Washington legislators got their first full discussion of HB 2503 at the House Technology, Economic Development, and Veterans Committee hearing on Jan. 21, 2026. The video clip below is taken from that hearing.

The original full text of HB 2503 is here, and revised versions are available here.

Brief summary

HB 2503 requires the developer of a generative artificial intelligence system to post documentation regarding the data used to train the system.

Bill sponsors: Representatives Shavers, Duerr, Parshley, Kloba, Hill, Pollet and Ramel.

HB 2503 overview

Before a generative AI system, or a substantial modification to a generative AI system, is made publicly available to Washingtonians for use, the developer of the system is required to post documentation regarding the data used to train the generative AI system.

 Developers must comply with documentation requirements based on the generally acknowledged state of the art, without compromising intellectual property rights or trade secrets.

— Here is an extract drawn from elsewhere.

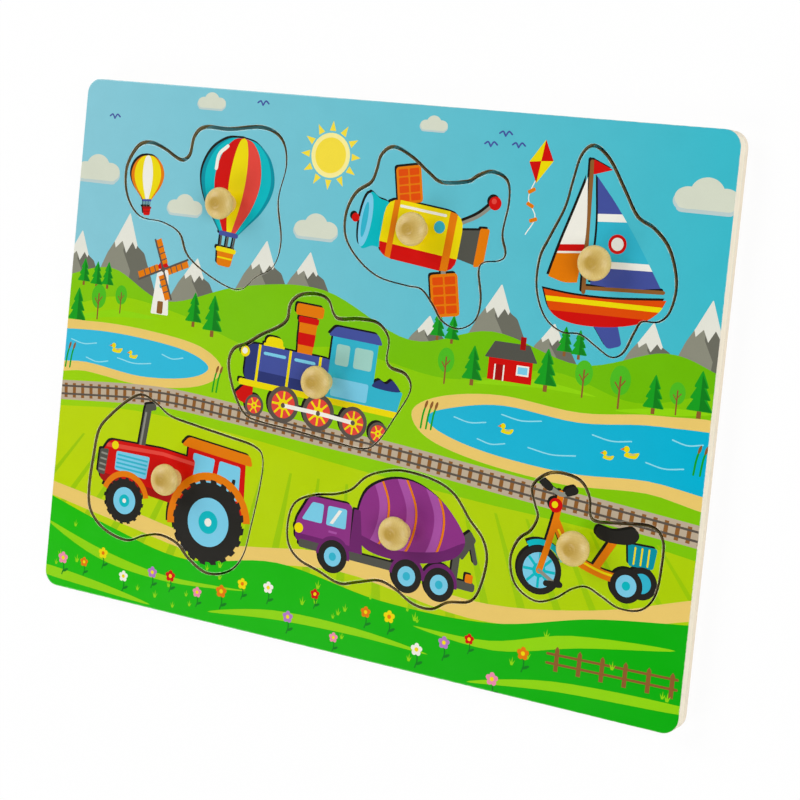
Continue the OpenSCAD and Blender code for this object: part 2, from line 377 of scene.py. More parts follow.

High-level summary information: The required documentation must include a high-level summary of the datasets used in the development of the generative AI system, including:

  • the sources of the datasets;

  • a general description of how the datasets further the intended purpose of the system;

  • the number of data points included in the datasets, which may be in general ranges;a high-level description of the types of data points within the datasets;

  • whether the datasets include any data protected by copyright, trademark, or patent, or whether the datasets are in the public domain;

  • whether the datasets were purchased or licensed by the developer;

  • whether the datasets include personal information or aggregate consumer information;

  • whether there were any modifications to the datasets by the developer;

  • the dates the datasets were first trained or the date of the last significant update to the datasets; and

  • whether the system used or continuously uses synthetic data generation in its development.

Exclusions/exemptions: A developer is not required to post documentation for a generative AI system that:

  • has the sole purpose of helping to ensure security and integrity;

  • has the sole purpose of operating aircraft in the national airspace;

  • is developed for national security, military, or defense purposes and that is made available only to a federal entity; or

  • is subject to the federal Food, Drug, and Cosmetic Act.

Enforcement: A violation of the bill's requirements is deemed to constitute an unfair or deceptive act in trade or commerce for purposes of the Consumer Protection Act.

Appropriation: None.

Effective date:  The bill takes effect 90 days after adjournment of the session in which the bill is passed. Developers must comply with this requirement by January 1, 2027, for generative AI systems, or substantial modifications of such systems, that are released on or after January 1, 2022.

HB 2503 Sponsor testimony: Rep. Clyde Shavers

Rep. Clyde Shavers (D-Whidbey Island) sponsored the bill. Shavers testified on behalf of the measure on Jan. 21, before the House Technology, Economic Development, and Veterans Committee, below.

An excerpt from Rep. Shavers’ remarks:

“At its core, House Bill 2503 is about building trust with a practical transparency standard for training data.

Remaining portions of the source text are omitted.